Exploring Dreams for Personal Awareness

Dreams are a natural and efficient way for accessing the meeting of the unconscious and conscious worlds.
We all have conscious and unconscious scripts, ideas, images, that affect our vision.
The lens through which we are looking reflects how we live.
Our dreams are an important tool on this journey.
As we take dreams seriously and pay attention to remembering, writing them down, and saving them, we find the dreams speak with astonishing clarity.
Even though a dream may seem to be without logic, yet it is a key that can open the lock.
Like a key, a symbolic understanding can allow us to decipher its message.
Likewise, the energy the dream figures represent become available to us at a conscious level.
Each dream is mostly interpretable by us, the dreamer, and really not as accurately by anyone else.
Whether you understand it entirely, ultimately you are the final authority on your dream and its meaning in your life.

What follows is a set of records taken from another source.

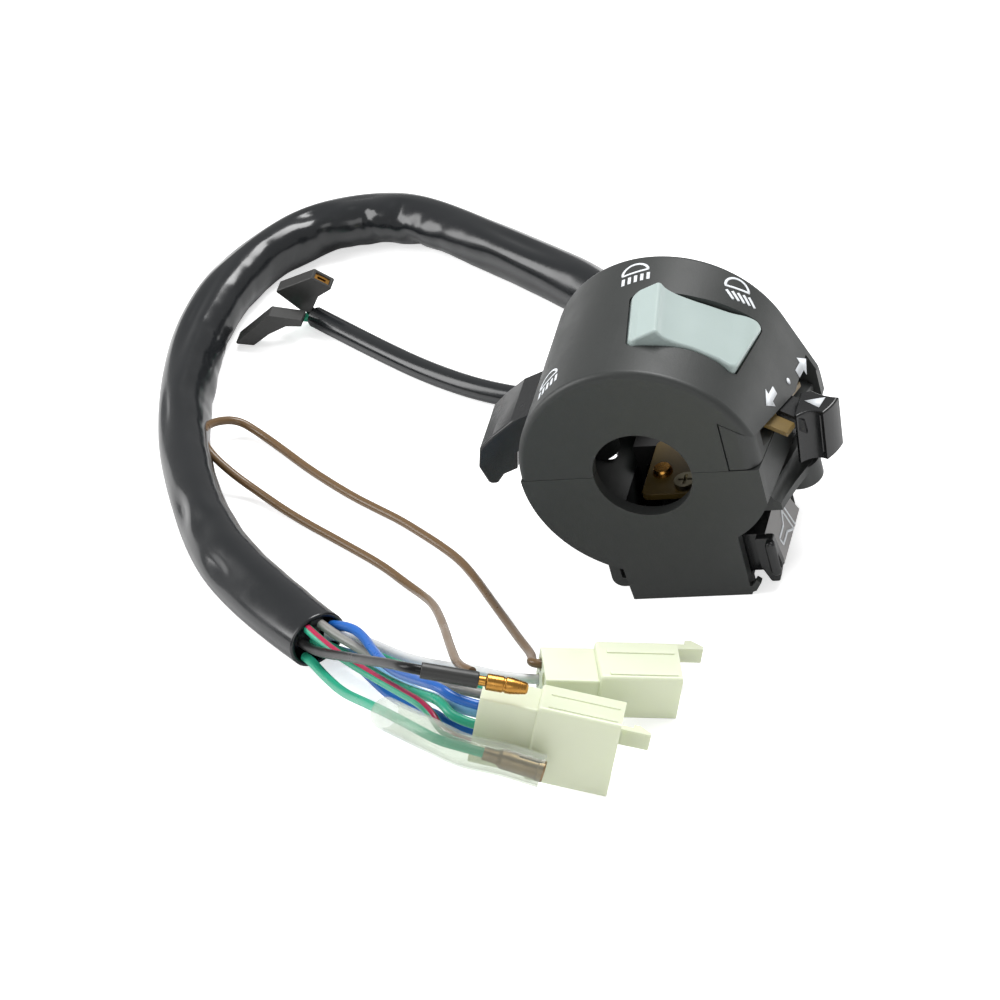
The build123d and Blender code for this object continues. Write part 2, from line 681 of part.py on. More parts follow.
def casing_screws():
    """The two screws that pull the halves together round the bar."""
    group = []
    for x, y in (screw_left, screw_right):
        z_in = head_seat(x)
        head_top = z_in + screw_head_tall
        shank = cyl_z(screw_r, x, y, head_top, 11.0)
        head = cyl_z(screw_head_r, x, y, head_top - screw_head_tall, head_top)
        cross = Pos(x, y, head_top - screw_head_tall) * (Box(4.4, 0.9, 2.4) + Box(0.9, 4.4, 2.4))
        group.append(shank + head - cross)
    return Compound(children=group)


def contact_plate():
    """Phenolic plate of the fixed contacts, under the bar."""
    plate = box(-6.0, 14.0, 12.0, 31.5, -16.4, -14.8)
    plate = fillet(plate.edges().filter_by(Axis.Z), 1.5)
    return plate - cyl_z(1.6, 4.0, 15.0, -20, -10)


def contact_posts(body):
    """Posts of the lower casing that carry the contact plate."""
    for x, y in ((4.0, 15.0), (-3.2, 24.0), (9.8, 28.0)):
        body += cyl_z(2.6, x, y, floor_z + wall - 0.1, -16.4)
    return body - cyl_z(1.25, 4.0, 15.0, -26, -16)


def contact_screw():
    """Screw of the contact plate."""
    body = cyl_z(1.25, 4.0, 15.0, -24, -14.8) + cyl_z(2.6, 4.0, 15.0, -14.8, -13.2)
    return body - Pos(4.0, 15.0, -13.2) * (Box(3.4, 0.7, 1.4) + Box(0.7, 3.4, 1.4))


def contact_rivets():
    """Soldered rivets of the contact plate."""
    group = []
    for x, y in ((-2.4, 20.0), (2.8, 27.5)):
        dome = Pos(x, y, -14.8) * Sphere(2.3) & box(x - 3, x + 3, y - 3, y + 3, -14.8, -13.4)
        group.append(dome)
    return Compound(children=group)


def sleeve_clamp():
    """Saddle that holds the sleeve where it enters the casing, standing on the casing's floor."""
    x, z = sleeve_exit
    half = sleeve_d / 2 + 0.05
    clamp_far = width - 6.0
    saddle = box(x - half - 1.8, x + half + 1.8, clamp_far - clamp_long, clamp_far, floor_z + wall, z + half + 1.6)
    saddle -= cyl_y(half, x, z, clamp_far - 9, clamp_far + 1)
    saddle -= box(x - half, x + half, clamp_far - 9, clamp_far + 1, floor_z, z)
    return saddle


def cord(points, diameter):
    """A tube of straight runs joined by tangent arcs that are as large as the runs allow."""
    spots = [Vector(*p) for p in points]
    radii = []
    for before, here, after in zip(spots, spots[1:], spots[2:]):
        turn = math.radians((here - before).get_angle(after - here))
        run = min((here - before).length, (after - here).length)
        radii.append(0.45 * run / math.tan(turn / 2))
    path = FilletPolyline(*spots, radius=radii)
    tube = sweep(Plane(origin=path @ 0, z_dir=path % 0) * Circle(diameter / 2), path=path)
    section = math.pi * diameter**2 / 4
    print("   cord", round(path.length, 1), "radii", [round(r, 1) for r in radii],
          "volume ratio", round(tube.volume / (section * path.length), 4))
    return tube


def coil_spring(plane, mean_r, wire_r, turns, pitch):
    """A coil along the plane's z, starting at its origin."""
    path = Helix(pitch=pitch, height=pitch * turns, radius=mean_r)
    start = Plane(origin=path @ 0, z_dir=path % 0)
    return plane * sweep(start * RegularPolygon(wire_r, 8), path=path)


def horn_spring():
    """Torsion spring round the horn lever's pin, in the lever's notch."""
    x, y = horn_hinge()
    return coil_spring(Plane(origin=(x, y, -27.6)), spring_mean_r, spring_wire_r, 4, 0.75)


def passing_spring():
    """Torsion spring round the trigger's pin, in the trigger's notch."""
    x, z = trigger_pin
    place = Plane(origin=(x, (trigger_y0 + trigger_y1) / 2 - 1.5, z), x_dir=(1, 0, 0), z_dir=(0, 1, 0))
    return coil_spring(place, spring_mean_r + 0.25, spring_wire_r, 4, 0.75)


def dimmer_spring():
    """Spring behind the rocker's detent ball."""
    frame = rocker_frame()
    place = Plane(origin=frame.from_local_coords(Vector(0, 0, -rocker_pivot_drop - 3.7)), x_dir=frame.x_dir,
                  z_dir=frame.z_dir)
    return coil_spring(place, 0.85, 0.2, 3, 0.55)


def tilted_plane(center, along, up):
    """Frame of a connector: x points to its mating end, z up through it."""
    x = Vector(*along).normalized()
    z = Vector(*up)
    z = (z - x * z.dot(x)).normalized()
    return Plane(origin=center, x_dir=tuple(x), z_dir=tuple(z))


def at(frame, x, y, z):
    """A point given in a frame, as a tuple."""
    spot = frame.from_local_coords(Vector(x, y, z))
    return spot.X, spot.Y, spot.Z


def cells(data):
    """Y and Z of each terminal cell of a connector, in its frame."""
    return [(y, z + data["rear_z"]) for y in data["cell_y"] for z in data["cell_z"]]


def rear_x(data):
    """X of a connector's rear face, in its frame."""
    return -data["front"][0] / 2 - data["rear"][0]


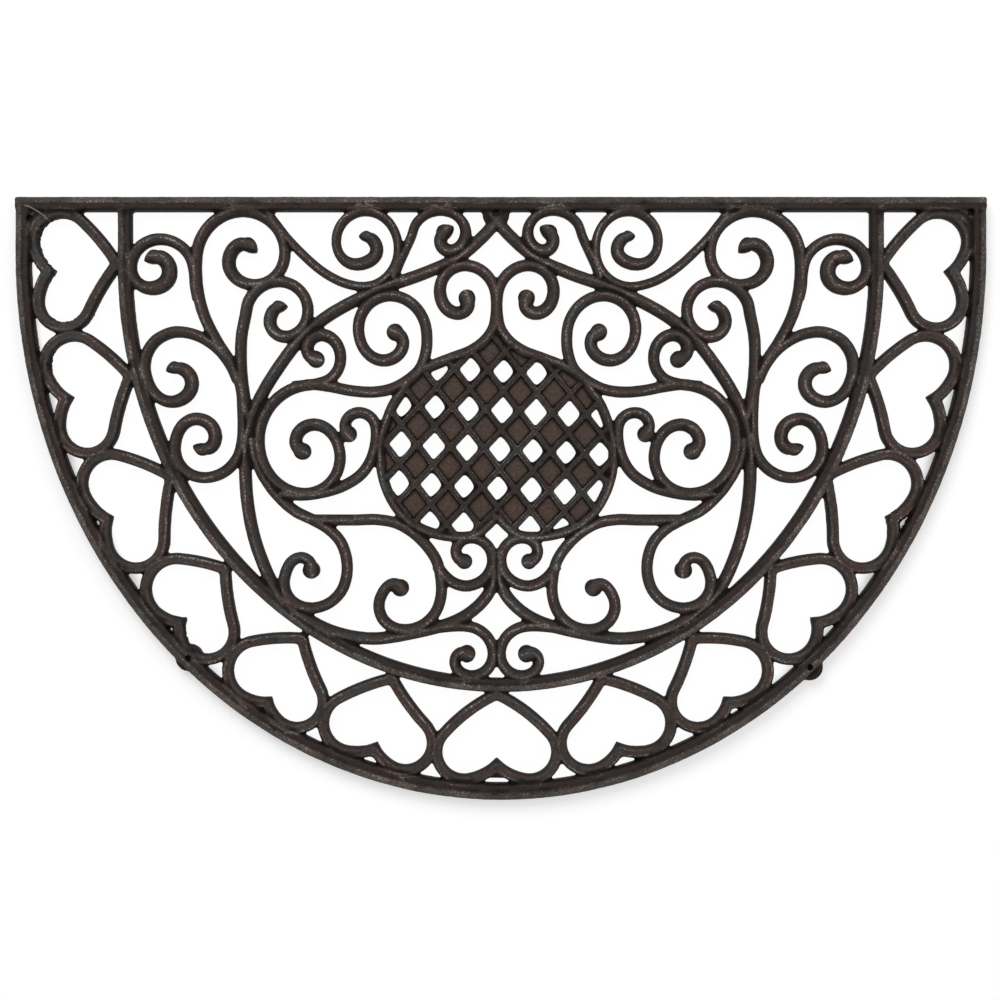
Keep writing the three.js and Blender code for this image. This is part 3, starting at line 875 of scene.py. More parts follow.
@dataclass
class Lattice:
    """Lattice of the medallion: thin plate with open diamonds, and raised diagonal ribs."""

    shop: StrandShop
    middle: Drawn = (2.0, 192.3)
    cell_width: float = 25.5
    cell_depth: float = 29.8
    tilt: float = 2.9
    rib_width: float = 5.8
    rib_height: float = 8.0
    panel_height: float = 4.2
    roundness: float = 1.3
    cell_share: float = 0.94
    cell_spread: float = 0.1
    rib_reach: int = 16
    shortest_rib: float = 8.0
    open_cells: dict[int, tuple[int, int]] = field(
        default_factory=lambda: {-4: (-4, 2), -2: (-6, 6), 0: (-6, 6), 2: (-6, 6), 4: (-4, 4)})

    def outline(self) -> np.ndarray:
        """Medallion outline as rows of x, y in millimetres, both halves."""
        half = [*RING_TOP, *RING]
        return np.vstack([drawn_line(half, Half.RIGHT), drawn_line(half[1:-1], Half.LEFT)[::-1]])

    def point(self, across: float, down: float) -> np.ndarray:
        """Place of a lattice point.

        Args:
            across: half cells from the middle to the right.
            down: half cells from the middle to the front.

        Returns:
            The place as x, y in millimetres.
        """
        turn = math.radians(self.tilt)
        u, v = across * self.cell_width / 2, down * self.cell_depth / 2
        x, depth = u * math.cos(turn) - v * math.sin(turn), u * math.sin(turn) + v * math.cos(turn)
        return place_ornament((self.middle[0] + x, self.middle[1] + depth))

    def build(self) -> list[Piece]:
        """Make the plate with its open diamonds cut out, and the ribs.

        Returns:
            The plate and the ribs.
        """
        plate = slab(self.outline(), self.panel_height)
        model = self._diamond()
        cutters = []
        for down, (first, last) in self.open_cells.items():
            for across in range(first, last + 1, 2):
                x, y = self.point(across, down)
                cutters.append(copy_to(model, (x, y, 0.0), self._uneven(across, down)))
        bpy.data.objects.remove(model)
        cutter = join_pieces(cutters, "diamond_cutter")
        apply_modifier(plate, "BOOLEAN", operation="DIFFERENCE", solver="EXACT", object=cutter)
        bpy.data.objects.remove(cutter)
        return [plate, *self._ribs()]

    def _uneven(self, across: int, down: int) -> float:
        """Size of one open cell as a share of the model's, as the sand left it."""
        return self.cell_share + self.cell_spread * math.sin(across * 2.7 + down * 5.1)

    def _diamond(self) -> Piece:
        """Prism of an open cell at the origin, a diamond with rounded corners.

        Returns:
            The prism, as large as a cell between its ribs.
        """
        diamond = cylinder(32, 1.0, UNDERSIDE - self.panel_height, 3 * self.panel_height)
        share = 1 - self.rib_width / 2 * math.hypot(self.cell_width, self.cell_depth) / (
            self.cell_width * self.cell_depth / 2)
        for vertex in diamond.data.vertices:
            x, y = vertex.co.x, vertex.co.y
            reach = (abs(x) ** self.roundness + abs(y) ** self.roundness) ** (-1 / self.roundness)
            vertex.co.x, vertex.co.y = x * reach, y * reach
        diamond.scale = (self.cell_width / 2 * share * MM, self.cell_depth / 2 * share * MM, 1.0)
        diamond.rotation_euler[2] = -math.radians(self.tilt)
        return set_place(diamond)

    def _ribs(self) -> list[Piece]:
        """Raised ribs both ways, cut to length at the ring.

        Returns:
            The ribs.
        """
        outline = self.outline()
        pieces = []
        reach = self.rib_reach
        for k in range(1 - reach, reach, 2):
            for slant in (1, -1):
                begin, end = self.point(k - reach, -slant * reach), self.point(k + reach, slant * reach)
                span = self._inside(begin, end, outline)
                if span is not None:
                    pieces.append(self._rib(*span))
        return pieces

    def _inside(self, begin: np.ndarray, end: np.ndarray,
                outline: np.ndarray) -> tuple[np.ndarray, np.ndarray] | None:
        """Stretch of a straight line inside an outline.

        Args:
            begin: one end of the line.
            end: its other end.
            outline: rows of x, y in millimetres.

        Returns:
            Both ends of the stretch, or None where there is none of some length.
        """
        run = end - begin
        hits = []
        for a, b in zip(outline, np.roll(outline, -1, axis=0)):
            side = b - a
            cross = run[0] * side[1] - run[1] * side[0]
            if abs(cross) < 1e-9:
                continue
            gap = a - begin
            t = (gap[0] * side[1] - gap[1] * side[0]) / cross
            s = (gap[0] * run[1] - gap[1] * run[0]) / cross
            if 0 <= s < 1:
                hits.append(t)
        if len(hits) < 2 or (max(hits) - min(hits)) * np.linalg.norm(run) < self.shortest_rib:
            return None
        return begin + run * min(hits), begin + run * max(hits)

    def _rib(self, begin: np.ndarray, end: np.ndarray) -> Piece:
        """One straight rib, narrower at its crest."""
        line = self.shop.even(np.array([begin, end]))
        return self.shop.roll("rib", line, np.full(len(line), self.rib_width), self.rib_height, Profile.RIB)


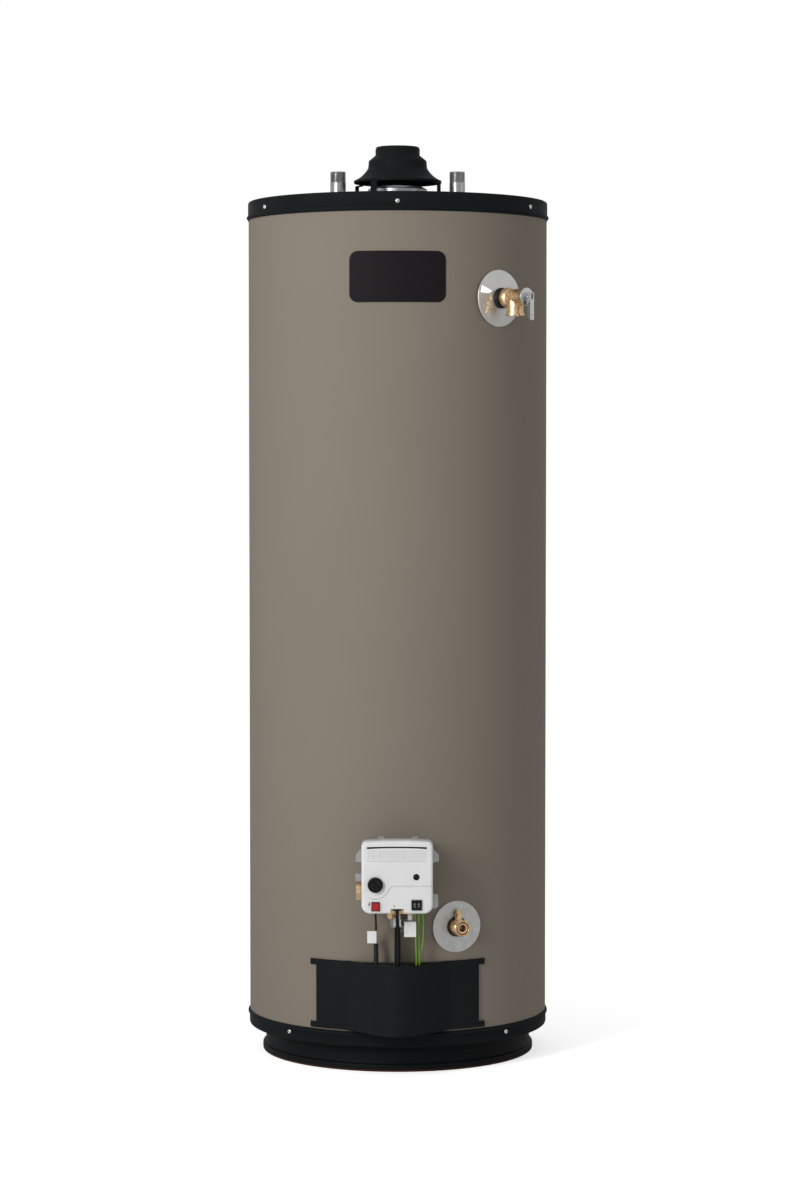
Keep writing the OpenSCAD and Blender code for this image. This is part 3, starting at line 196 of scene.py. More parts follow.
@look
def plated_screw():
    """Bright zinc plate on small screws."""
    return finish("#c4c4c0", "#dcdcd8", 2, (0.22, 0.34), plain=METAL)


@look
def foam():
    """Pale yellow polyurethane foam with open cells."""
    return finish("#d8c48c", "#e6d6a4", 12, (0.85, 0.95), (1.6, 0.5))


@look
def glass_wool():
    """Pink-grey mineral wool, fibrous and soft."""
    return finish("#b9a9a0", "#cfc2b8", 9, (0.9, 1.0), (0.7, 0.6), (1, 1, 4))


@look
def dark_enamel():
    """Dark blue-grey glass lining enamel on the tank's steel."""
    return finish("#262c36", "#303845", 30, (0.25, 0.4), (4, 0.05))


@look
def galvanised_sheet():
    """Zinc spangle: flat crystals a few millimetres wide, each with its own grey."""
    material, tree, shader, place = begin(METAL)
    cell = add(tree, "TexVoronoi", {"Vector": place, "Scale": 1 / (6 * MM)})
    grey = add(tree, "SeparateColor", {"Color": cell.outputs["Color"]}).outputs["Red"]
    colour = blend(tree, grey, linear("#9b9fa1"), linear("#b9bcbd"))
    tree.links.new(colour, shader.inputs["Base Color"])
    tree.links.new(between(tree, grey, 0.34, 0.5, 0, 1), shader.inputs["Roughness"])
    return material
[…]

Carl Jung, the famous Swiss psychiatrist in the twentieth century, was known for making sense of what might look like bizarre dreams.
In the service of this idea, Jung stressed the importance of sticking to the image by exploring in depth our own associations to it.
This involves elaborating on the dream images and symbols in order to find their significance to us.
He cautioned against ascribing general meaning to dream symbols.
In other words, you do not just look them up on goggle but the meaning ascribed to them must ring true to yourself and your life.
Otherwise, the dreams become pointless.
By writing down our associations, feelings and thoughts about the dream, we prevent dream analysis from devolving into a theoretical and dogmatic exercise and keep it close to our own psychological and emotional situation.
Dream-work is essentially subjective, a viewpoint of our unconscious presented to our conscious world.
We can describe the dream as a play in a theatre and directly related to the life of the dreamer.
The dreamscape includes the scene, the players, the prompter, the producer, the author, the public, and the observers.
And, all these represent as well the personal and collective aspects of the dreamer.
A life challenge, crisis or change of any form may feel overwhelming, maybe like a failure that leaves us shattered and in pieces.
We may feel uncertain, isolated and confused.
How we coped before works no longer and the former attitudes, beliefs or ways we perceived ourselves are inadequate.
The problems reflect what is discordant and unassimilated in our personality.
Paradoxically, these are the very obstacles that can become the incentives and openings to unknown possibilities.
And, the answer can be found by exploring the world of dreams.
Each of us harbors within our universe a number of characters, parts of ourselves that can cause conflict and mental distress when not understood.
We are relatively unacquainted with these players and their roles and yet they are constantly seeking a stage on which to perform the tragedies and comedies, personal and collective.
Dreams communicate to us using image combinations.
These images and symbols appear in our dreams and become understandable through our dialogues with the dream characters and associating to the situations and settings presented in the dream.
In these ways, the dream is an instrument for the diagnosis, research and treatment of our emotional problems and strengths.
For example, if we repress feelings of anger or rage in waking life, we may dream rage-filled, angry dreams to compensate for this.
The dream has a balancing effect by producing another point of view for us and often giving us some tools for coping, if we stay with the images long enough.
The dream is not an isolated event and tends to compensate or create a balance to our conscious attitudes and personality traits.
As such, the dream is an inner drama at the same time as it also reflects the outer world.
This becomes apparent when people dream of disasters before they occur.
The dreams prepare us and help us cope.
By paying attention to dreams we learn how to work with the forces that blow us about, and also bring direction to our lives.
The point of attaining inner knowledge is not to become different from who we are, but to help us recognize and discover ourselves.
In the process our personality expands and we realize what has always been there, but not fully lived or known.
Through caring attention to the dream images, we gradually begin to integrate qualities-good and bad-into our personality.
This means accepting what was unacceptable and also managing and developing the newly discovered qualities.
To transform ourselves requires retrieving our lost or undeveloped personality parts that can be revealed through our dreams.
A goal of dream work is to bring awareness and understanding of what was formerly unconscious and blocking development.
Dream recall helps us engage with ourselves, others and life to our fullest potential.
A woman at a crossroads of her life dreamt she was on stage and asking the question about what should she do now.
The dream answered she was to just be there and pay attention.